Hidden charges imposed by letting agents are exacerbating the housing crisis, The Local Government Association (LGA) has warned.

According to a report issued by The Office of Fair Trading (OFT), nearly 4,000 tenants and landlords have raised concerns around poor service and costs levied by housing agencies. This includes non-refundable admin fees which are in excess of £500,000.

Representing more than 370 councils in England and Wales, the LGA want to highlight that unfair agent fees and rogue landlords are detrimental to the housing market.

Councils are warning that, as well as offering a poor service to existing tenants, letting agent fees are so high that they are preventing people from being able to rent properties in Penarth and Cardiff, particularly those on small incomes.

To combat the problem, authorities are suggesting that more effective powers need to protect tenants from high fees from Cardiff and Penarth based letting agents and dishonest landlords.

Ian Potter, Managing Director of the Association of Residential Letting Agents (ARLA), said that tenants need to research their rights fully before entering contracts.

He commented: “As the LGA’s research shows, many consumers today are falling prey to bad practice in the private rental sector.”

“For this reason, we have been calling for regulation of the sector; currently anyone can set up shop, regardless of their training or experience and without any need to adhere to a code of practice or standards. Some local authorities are introducing licensing measures, but these are by no means the norm and this approach risks creating a confusing system that varies across the country.”

“The challenge is, with the current undersupply of homes, tenants may feel pressure to pay high fees, or live in substandard properties. In the absence of statutory regulation, tenants should do as much research as possible, and consult organisations like Citizens Advice, ARLA, or the Property Ombudsman. They should also check the terms of their fees and charges against Consumer Protection Regulations, or Consumer Contracts Regulations, as some of the cases cited by the LGA may be in breach of these.”

The OFT have set out a number of recommendations for Government, industry and enforcers in order to improve the market for tenants.

These include:

• Initiatives which make it easier for landlords and tenants to access quality, such as recognised logos

• Better compliance with legislation and in particular better up front information

• Agreeing an enforcement strategy for traders who do not comply with the law.

In addition, the OFT is planning to renew its advice on work and education, including developing new guidance on consumer protection laws for letting agents and evaluating unfair terms in tenancy agreements.

Tony Jones, representative of ARLA in Wales and Managing Director of Penarth based estate agent ACJ Properties, said that ARLA licensing will improve landlord standards across Wales and ensure tenants are receiving optimum service.
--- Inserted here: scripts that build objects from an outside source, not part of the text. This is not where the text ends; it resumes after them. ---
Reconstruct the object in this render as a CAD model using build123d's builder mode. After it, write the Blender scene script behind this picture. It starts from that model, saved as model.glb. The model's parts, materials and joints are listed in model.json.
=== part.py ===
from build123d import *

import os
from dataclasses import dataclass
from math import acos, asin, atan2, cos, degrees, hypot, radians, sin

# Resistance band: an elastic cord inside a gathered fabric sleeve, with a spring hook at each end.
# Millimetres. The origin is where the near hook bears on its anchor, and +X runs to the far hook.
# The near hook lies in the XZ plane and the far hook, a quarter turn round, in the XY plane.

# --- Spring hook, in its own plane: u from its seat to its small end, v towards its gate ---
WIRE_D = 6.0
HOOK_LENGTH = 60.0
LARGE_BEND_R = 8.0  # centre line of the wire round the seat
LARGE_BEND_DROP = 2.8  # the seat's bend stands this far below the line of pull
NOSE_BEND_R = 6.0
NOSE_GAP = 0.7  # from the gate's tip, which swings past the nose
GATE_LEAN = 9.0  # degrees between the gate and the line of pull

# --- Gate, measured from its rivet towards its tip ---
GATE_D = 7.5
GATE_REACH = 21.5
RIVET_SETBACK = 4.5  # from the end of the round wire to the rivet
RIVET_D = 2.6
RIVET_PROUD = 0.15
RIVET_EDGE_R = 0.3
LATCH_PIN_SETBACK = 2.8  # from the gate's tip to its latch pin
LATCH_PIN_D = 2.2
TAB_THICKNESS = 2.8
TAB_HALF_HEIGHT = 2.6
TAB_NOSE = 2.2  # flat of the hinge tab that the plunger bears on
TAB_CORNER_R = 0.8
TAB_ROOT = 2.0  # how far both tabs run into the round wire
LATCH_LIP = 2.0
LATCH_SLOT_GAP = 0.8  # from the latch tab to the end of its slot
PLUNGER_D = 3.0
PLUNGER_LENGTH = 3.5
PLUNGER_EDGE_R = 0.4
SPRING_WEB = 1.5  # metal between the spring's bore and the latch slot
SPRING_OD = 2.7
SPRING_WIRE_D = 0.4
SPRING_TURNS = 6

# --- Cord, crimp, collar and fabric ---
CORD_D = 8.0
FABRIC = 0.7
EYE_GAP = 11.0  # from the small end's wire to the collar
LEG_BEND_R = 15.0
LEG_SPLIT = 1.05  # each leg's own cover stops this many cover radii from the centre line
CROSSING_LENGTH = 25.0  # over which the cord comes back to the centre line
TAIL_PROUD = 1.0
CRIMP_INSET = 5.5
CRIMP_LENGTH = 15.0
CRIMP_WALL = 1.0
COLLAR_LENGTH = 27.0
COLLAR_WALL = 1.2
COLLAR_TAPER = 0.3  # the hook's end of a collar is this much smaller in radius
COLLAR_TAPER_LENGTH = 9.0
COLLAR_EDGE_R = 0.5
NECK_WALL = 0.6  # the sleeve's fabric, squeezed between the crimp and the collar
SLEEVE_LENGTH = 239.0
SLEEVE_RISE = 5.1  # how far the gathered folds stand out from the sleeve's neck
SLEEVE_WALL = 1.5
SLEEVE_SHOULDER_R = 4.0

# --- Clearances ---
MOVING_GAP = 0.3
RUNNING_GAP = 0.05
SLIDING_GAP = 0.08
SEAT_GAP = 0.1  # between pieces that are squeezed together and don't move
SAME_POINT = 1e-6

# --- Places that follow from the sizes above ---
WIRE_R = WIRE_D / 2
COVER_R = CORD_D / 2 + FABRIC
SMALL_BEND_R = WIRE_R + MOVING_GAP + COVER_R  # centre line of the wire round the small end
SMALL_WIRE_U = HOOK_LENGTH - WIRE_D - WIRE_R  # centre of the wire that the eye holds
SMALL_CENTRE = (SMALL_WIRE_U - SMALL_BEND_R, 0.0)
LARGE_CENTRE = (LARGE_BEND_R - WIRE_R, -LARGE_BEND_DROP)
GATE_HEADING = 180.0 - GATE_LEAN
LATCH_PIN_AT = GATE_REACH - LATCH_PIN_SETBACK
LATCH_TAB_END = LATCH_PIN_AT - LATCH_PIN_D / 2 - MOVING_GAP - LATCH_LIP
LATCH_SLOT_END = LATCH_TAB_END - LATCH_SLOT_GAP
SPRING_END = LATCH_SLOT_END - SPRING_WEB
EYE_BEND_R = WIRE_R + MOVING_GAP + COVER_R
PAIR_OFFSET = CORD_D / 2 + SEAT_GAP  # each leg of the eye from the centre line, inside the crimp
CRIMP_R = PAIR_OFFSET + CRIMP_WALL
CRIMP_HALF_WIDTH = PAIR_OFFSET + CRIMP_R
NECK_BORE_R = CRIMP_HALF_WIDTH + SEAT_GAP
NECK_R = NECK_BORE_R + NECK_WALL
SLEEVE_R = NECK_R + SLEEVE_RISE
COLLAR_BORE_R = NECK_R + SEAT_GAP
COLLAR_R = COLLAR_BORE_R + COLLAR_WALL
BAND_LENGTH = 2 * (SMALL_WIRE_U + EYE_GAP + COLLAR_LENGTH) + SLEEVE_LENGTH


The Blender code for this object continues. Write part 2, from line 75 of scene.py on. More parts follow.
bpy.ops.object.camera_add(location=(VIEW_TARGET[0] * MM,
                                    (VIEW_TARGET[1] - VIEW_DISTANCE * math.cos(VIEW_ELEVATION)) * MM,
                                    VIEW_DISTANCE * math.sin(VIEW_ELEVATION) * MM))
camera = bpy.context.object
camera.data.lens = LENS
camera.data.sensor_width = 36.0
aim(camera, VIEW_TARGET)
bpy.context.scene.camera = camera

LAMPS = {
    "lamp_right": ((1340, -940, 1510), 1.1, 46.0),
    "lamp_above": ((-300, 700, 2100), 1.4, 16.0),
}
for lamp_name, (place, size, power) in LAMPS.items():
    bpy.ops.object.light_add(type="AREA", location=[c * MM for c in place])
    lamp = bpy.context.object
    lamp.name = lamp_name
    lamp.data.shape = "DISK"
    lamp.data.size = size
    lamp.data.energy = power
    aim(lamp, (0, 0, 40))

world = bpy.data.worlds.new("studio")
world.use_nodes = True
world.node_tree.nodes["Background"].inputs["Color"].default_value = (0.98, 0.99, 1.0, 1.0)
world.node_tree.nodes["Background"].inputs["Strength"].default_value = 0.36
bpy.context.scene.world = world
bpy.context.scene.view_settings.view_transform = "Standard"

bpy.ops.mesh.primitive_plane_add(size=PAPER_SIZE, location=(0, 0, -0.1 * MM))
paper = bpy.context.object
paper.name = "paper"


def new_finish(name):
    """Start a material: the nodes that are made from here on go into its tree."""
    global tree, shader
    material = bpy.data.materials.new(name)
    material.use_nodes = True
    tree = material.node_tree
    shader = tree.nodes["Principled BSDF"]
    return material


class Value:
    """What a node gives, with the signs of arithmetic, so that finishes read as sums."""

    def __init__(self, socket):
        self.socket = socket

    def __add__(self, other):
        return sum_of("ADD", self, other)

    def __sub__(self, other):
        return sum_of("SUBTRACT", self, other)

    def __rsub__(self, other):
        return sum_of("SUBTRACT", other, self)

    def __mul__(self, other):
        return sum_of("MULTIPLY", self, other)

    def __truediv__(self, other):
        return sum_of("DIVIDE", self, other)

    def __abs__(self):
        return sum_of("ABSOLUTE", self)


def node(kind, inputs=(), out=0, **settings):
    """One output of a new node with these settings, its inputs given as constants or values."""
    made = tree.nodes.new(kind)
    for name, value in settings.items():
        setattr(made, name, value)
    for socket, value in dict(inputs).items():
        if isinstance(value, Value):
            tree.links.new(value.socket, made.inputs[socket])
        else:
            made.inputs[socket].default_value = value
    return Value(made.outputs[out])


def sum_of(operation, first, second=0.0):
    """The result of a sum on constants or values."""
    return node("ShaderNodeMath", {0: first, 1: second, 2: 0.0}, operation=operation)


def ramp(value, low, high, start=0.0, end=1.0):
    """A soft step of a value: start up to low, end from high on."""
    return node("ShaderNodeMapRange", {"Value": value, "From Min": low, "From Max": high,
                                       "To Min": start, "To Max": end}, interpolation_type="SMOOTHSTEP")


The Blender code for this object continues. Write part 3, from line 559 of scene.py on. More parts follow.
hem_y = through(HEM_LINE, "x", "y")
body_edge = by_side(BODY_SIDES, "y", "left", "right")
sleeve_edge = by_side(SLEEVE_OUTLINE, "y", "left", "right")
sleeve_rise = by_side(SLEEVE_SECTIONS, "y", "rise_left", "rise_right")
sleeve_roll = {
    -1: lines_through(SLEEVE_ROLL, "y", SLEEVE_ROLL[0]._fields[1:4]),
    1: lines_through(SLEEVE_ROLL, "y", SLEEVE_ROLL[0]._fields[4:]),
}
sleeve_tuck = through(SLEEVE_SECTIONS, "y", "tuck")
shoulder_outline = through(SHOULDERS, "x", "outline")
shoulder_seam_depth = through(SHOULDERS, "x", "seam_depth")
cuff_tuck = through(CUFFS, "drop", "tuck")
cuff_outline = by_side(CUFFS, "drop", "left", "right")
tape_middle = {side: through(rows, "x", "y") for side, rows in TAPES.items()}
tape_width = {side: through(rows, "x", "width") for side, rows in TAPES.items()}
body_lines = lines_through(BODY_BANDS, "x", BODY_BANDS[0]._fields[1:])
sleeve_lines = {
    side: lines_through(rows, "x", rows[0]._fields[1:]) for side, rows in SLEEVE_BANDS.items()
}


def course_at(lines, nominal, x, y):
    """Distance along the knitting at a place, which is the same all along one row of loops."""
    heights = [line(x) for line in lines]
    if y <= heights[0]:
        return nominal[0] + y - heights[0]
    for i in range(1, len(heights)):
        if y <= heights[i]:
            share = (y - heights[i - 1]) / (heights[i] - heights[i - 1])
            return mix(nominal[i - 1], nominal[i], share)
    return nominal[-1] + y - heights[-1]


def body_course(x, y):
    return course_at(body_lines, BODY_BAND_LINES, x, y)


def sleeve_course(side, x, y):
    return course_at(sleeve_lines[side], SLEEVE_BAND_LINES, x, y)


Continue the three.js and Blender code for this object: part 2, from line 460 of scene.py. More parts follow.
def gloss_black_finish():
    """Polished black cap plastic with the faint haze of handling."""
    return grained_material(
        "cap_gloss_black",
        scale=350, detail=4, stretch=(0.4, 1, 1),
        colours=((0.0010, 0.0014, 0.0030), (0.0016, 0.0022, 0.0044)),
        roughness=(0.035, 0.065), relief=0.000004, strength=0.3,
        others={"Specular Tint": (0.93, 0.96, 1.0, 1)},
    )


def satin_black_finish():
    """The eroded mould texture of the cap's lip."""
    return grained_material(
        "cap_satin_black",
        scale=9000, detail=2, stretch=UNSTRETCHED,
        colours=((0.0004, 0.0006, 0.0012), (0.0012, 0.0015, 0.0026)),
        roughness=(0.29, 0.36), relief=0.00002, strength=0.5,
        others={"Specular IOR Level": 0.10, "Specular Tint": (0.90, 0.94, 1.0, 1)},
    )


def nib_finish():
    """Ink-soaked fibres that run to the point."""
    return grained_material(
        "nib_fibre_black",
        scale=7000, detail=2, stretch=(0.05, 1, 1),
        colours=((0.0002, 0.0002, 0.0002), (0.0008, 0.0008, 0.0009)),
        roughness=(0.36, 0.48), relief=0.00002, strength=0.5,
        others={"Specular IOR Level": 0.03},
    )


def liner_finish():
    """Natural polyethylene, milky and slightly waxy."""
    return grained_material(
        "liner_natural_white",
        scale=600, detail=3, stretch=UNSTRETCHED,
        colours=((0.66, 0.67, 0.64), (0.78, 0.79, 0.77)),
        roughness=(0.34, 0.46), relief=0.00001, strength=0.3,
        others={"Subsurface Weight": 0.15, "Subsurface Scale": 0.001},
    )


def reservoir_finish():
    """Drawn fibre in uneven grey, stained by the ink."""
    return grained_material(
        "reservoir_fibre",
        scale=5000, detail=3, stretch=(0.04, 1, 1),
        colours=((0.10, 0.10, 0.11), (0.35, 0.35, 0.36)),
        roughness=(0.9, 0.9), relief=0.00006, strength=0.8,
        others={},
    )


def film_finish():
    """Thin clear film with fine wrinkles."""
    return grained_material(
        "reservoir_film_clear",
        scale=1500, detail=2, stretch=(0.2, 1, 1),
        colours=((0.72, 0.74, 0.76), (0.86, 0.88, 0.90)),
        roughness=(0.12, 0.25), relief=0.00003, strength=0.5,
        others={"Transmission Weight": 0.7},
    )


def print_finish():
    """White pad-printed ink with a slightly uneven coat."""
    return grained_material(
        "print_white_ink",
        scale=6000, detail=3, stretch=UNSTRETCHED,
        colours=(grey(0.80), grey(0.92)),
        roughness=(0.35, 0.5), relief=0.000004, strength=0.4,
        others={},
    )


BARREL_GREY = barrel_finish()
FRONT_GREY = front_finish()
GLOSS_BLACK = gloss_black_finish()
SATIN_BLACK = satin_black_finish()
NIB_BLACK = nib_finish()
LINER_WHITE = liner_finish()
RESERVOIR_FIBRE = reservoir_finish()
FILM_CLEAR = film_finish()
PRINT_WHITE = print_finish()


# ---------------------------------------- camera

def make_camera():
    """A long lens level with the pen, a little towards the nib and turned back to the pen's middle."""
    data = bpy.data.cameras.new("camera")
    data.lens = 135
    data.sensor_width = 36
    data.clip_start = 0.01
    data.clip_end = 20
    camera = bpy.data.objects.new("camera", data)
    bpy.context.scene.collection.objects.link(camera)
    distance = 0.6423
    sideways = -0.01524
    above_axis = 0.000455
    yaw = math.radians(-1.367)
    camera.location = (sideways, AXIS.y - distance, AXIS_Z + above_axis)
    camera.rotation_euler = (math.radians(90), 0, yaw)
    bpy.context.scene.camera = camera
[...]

He said “It is a worrying fact that anyone can become a lettings agent. There are approximately 158 letting agents in Cardiff, yet only 18 have gone through the rigorous assessment to become ARLA licensed.

“LGA’s report shows that people are needlessly spending hundreds of pounds so that agents can carry out credit checks and references. It is unrealistic to expect people on a low income to afford such costs. This means that people that want to rent houses and flats in areas such as Barry and Cardiff Bay are very limited in their options. It is ARLA’s duty to ensure that these fees are justified.

“An ARLA license indicates that a landlord is of a high standard and will uphold regulations. As more landlords join this programme, the private rental sector in Wales will vastly improve and tenants will feel secure in the knowledge that they are being protected. At ACJ Properties, we ensure that all fees are transparent and made clear up front before any transaction is conducted.”